_YOUR GOAL_: Will you quote precisely the lines that run from the top of the material below to the line containing "import random", both ends included?
-----
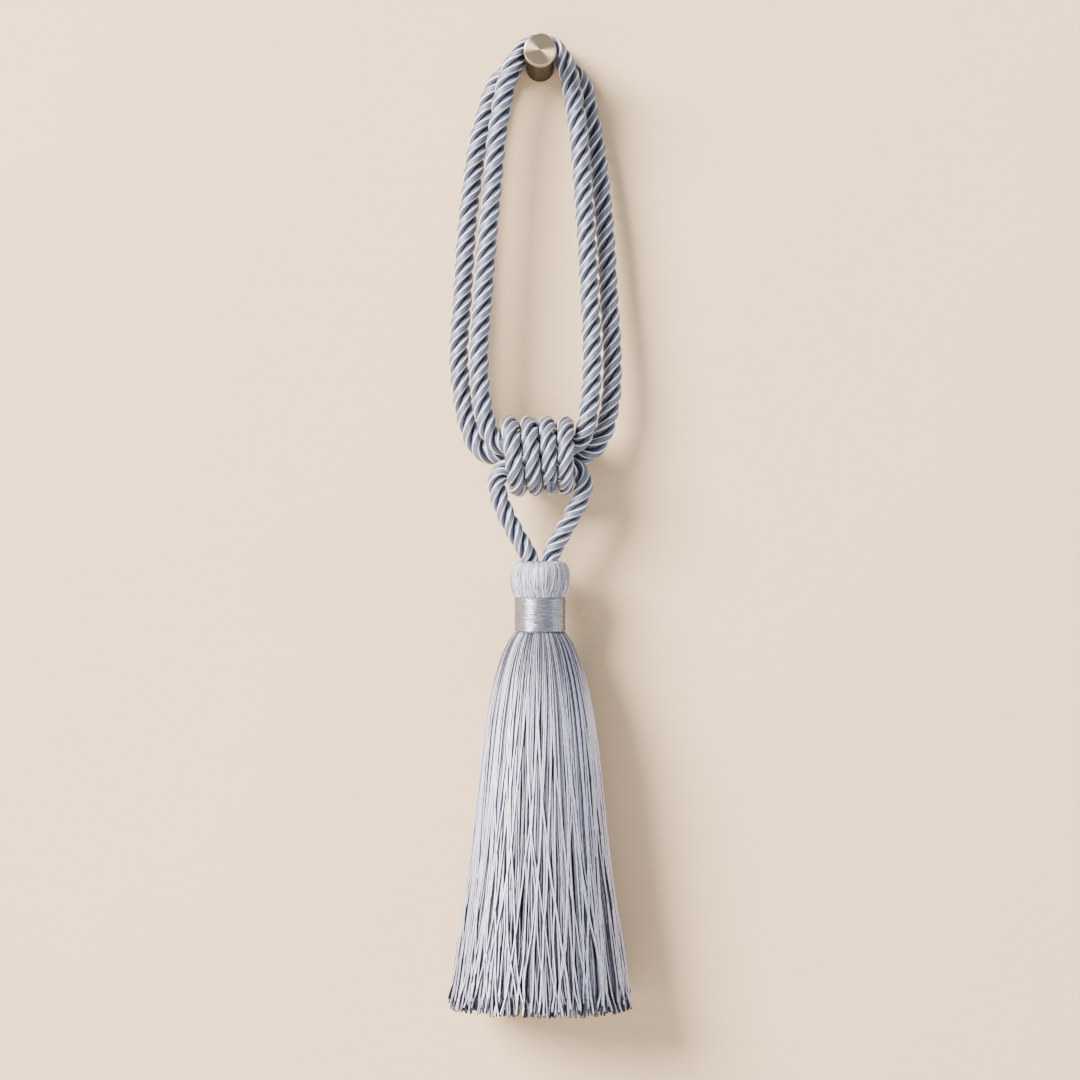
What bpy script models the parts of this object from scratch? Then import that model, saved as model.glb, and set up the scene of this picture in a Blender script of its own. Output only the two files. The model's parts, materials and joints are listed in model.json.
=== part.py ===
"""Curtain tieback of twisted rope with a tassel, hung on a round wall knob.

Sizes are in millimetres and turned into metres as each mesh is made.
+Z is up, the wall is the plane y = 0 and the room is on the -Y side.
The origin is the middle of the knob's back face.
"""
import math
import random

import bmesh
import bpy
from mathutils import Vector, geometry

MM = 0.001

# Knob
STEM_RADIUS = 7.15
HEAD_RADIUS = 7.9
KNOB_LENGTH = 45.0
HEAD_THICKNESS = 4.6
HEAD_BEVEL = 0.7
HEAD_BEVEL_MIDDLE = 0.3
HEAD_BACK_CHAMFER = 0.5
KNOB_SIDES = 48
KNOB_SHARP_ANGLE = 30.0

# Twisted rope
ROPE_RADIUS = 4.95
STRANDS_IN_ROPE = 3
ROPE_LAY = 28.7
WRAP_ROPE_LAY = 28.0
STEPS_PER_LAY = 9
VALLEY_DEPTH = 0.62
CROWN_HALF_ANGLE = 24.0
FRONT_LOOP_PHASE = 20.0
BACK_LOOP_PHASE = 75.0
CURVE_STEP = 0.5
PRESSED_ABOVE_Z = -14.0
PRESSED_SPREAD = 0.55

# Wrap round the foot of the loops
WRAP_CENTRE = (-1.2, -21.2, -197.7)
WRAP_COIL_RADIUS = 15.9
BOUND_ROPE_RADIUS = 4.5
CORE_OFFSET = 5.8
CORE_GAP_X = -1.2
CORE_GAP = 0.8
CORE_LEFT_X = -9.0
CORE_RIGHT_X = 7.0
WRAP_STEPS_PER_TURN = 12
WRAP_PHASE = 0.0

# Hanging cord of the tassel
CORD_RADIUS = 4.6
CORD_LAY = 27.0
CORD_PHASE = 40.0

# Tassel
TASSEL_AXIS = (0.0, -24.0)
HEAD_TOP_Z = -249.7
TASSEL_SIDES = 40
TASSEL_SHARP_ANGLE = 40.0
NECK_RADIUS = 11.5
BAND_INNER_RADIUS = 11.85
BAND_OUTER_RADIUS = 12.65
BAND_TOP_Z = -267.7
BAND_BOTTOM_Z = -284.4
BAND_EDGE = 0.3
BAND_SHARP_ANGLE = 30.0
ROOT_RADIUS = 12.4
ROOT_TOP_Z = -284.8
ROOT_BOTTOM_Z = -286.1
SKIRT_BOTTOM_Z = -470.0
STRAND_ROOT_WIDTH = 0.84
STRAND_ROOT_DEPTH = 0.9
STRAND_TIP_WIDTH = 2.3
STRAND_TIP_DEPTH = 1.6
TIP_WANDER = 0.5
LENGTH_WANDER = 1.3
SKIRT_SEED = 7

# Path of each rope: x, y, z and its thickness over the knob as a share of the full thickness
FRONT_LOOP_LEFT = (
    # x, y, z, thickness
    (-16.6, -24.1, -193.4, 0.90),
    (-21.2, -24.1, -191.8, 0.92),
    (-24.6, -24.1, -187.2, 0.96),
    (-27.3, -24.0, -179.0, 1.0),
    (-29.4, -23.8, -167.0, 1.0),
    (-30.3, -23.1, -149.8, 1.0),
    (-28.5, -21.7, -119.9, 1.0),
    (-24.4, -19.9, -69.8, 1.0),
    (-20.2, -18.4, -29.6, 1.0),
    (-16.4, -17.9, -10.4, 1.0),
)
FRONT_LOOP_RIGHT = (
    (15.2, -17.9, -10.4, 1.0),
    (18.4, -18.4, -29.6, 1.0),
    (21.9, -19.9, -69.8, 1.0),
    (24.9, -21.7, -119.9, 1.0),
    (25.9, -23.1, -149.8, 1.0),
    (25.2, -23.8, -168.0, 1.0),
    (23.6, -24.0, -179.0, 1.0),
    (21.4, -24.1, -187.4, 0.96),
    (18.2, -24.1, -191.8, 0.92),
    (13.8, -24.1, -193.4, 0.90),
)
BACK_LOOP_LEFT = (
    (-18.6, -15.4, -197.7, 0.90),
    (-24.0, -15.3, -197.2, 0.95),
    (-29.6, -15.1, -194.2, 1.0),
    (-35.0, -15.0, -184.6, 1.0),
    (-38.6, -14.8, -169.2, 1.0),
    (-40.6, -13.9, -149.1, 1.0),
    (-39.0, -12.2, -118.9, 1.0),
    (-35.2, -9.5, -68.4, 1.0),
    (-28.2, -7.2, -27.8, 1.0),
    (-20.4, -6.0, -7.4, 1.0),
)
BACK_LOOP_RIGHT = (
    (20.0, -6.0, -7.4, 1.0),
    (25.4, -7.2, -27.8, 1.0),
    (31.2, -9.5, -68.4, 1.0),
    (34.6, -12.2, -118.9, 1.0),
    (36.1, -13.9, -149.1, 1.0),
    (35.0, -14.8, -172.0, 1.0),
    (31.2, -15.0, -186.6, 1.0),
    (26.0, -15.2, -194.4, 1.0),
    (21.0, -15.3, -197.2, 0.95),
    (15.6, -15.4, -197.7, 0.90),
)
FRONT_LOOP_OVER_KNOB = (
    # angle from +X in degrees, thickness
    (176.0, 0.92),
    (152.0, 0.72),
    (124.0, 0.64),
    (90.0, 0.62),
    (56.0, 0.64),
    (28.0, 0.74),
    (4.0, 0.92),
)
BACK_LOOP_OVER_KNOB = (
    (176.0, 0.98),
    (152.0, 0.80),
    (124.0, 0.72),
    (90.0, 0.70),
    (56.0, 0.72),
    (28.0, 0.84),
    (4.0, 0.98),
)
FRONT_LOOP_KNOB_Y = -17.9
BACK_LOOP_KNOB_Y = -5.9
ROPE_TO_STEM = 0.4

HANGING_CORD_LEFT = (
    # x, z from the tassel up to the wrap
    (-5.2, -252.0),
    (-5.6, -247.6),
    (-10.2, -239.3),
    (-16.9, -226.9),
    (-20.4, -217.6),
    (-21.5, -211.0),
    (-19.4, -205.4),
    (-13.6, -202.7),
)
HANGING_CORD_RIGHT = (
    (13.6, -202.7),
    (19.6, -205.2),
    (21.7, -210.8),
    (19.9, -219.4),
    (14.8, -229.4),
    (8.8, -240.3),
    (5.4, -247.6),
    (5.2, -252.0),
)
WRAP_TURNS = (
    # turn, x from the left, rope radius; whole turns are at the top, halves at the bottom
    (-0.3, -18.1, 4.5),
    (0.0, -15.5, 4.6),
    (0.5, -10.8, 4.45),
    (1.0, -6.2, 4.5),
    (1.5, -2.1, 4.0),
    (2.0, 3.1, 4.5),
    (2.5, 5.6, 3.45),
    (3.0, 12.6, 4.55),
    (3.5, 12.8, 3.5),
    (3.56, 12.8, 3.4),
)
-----
_FINAL RESULT_:
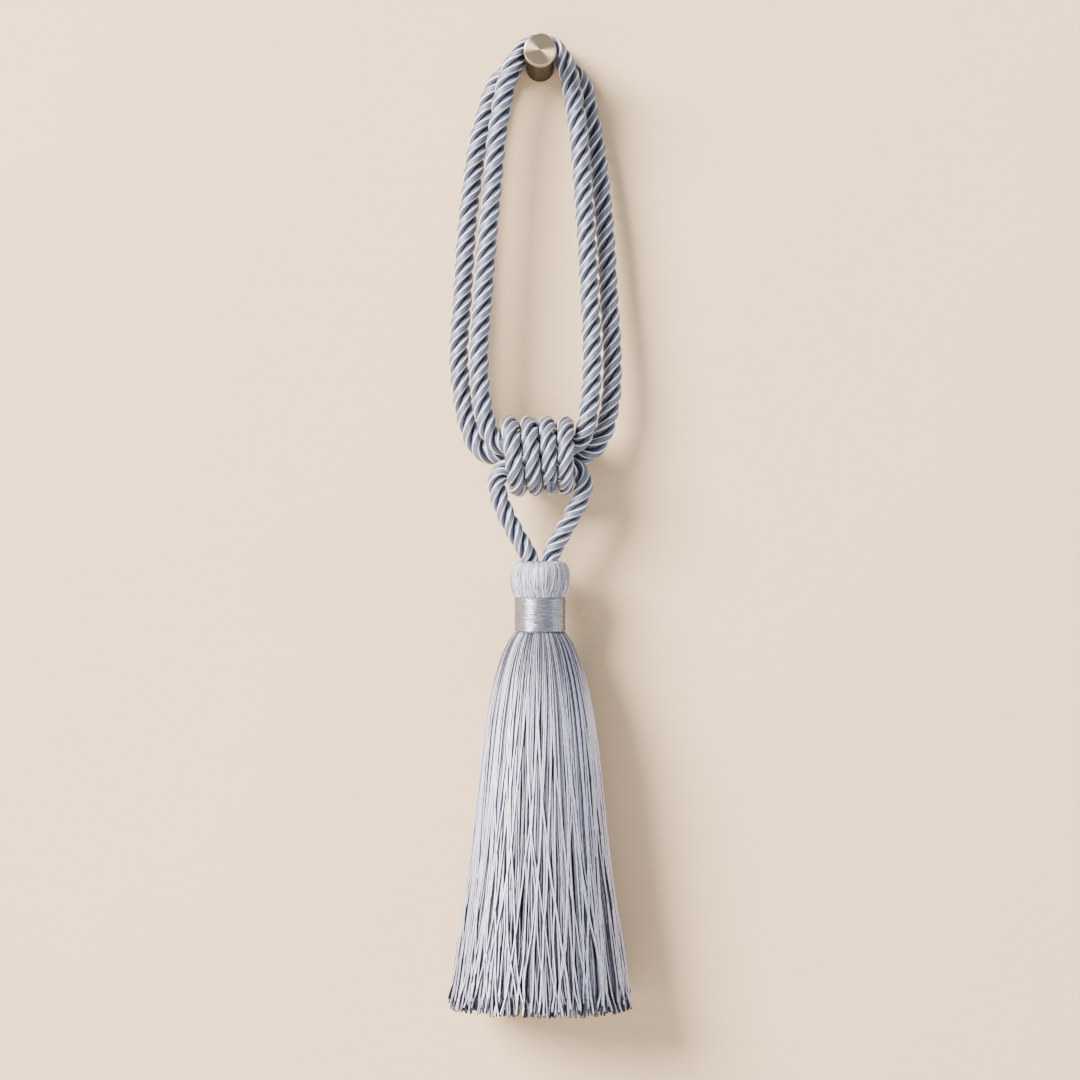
What bpy script models the parts of this object from scratch? Then import that model, saved as model.glb, and set up the scene of this picture in a Blender script of its own. Output only the two files. The model's parts, materials and joints are listed in model.json.
=== part.py ===
"""Curtain tieback of twisted rope with a tassel, hung on a round wall knob.

Sizes are in millimetres and turned into metres as each mesh is made.
+Z is up, the wall is the plane y = 0 and the room is on the -Y side.
The origin is the middle of the knob's back face.
"""
import math
import random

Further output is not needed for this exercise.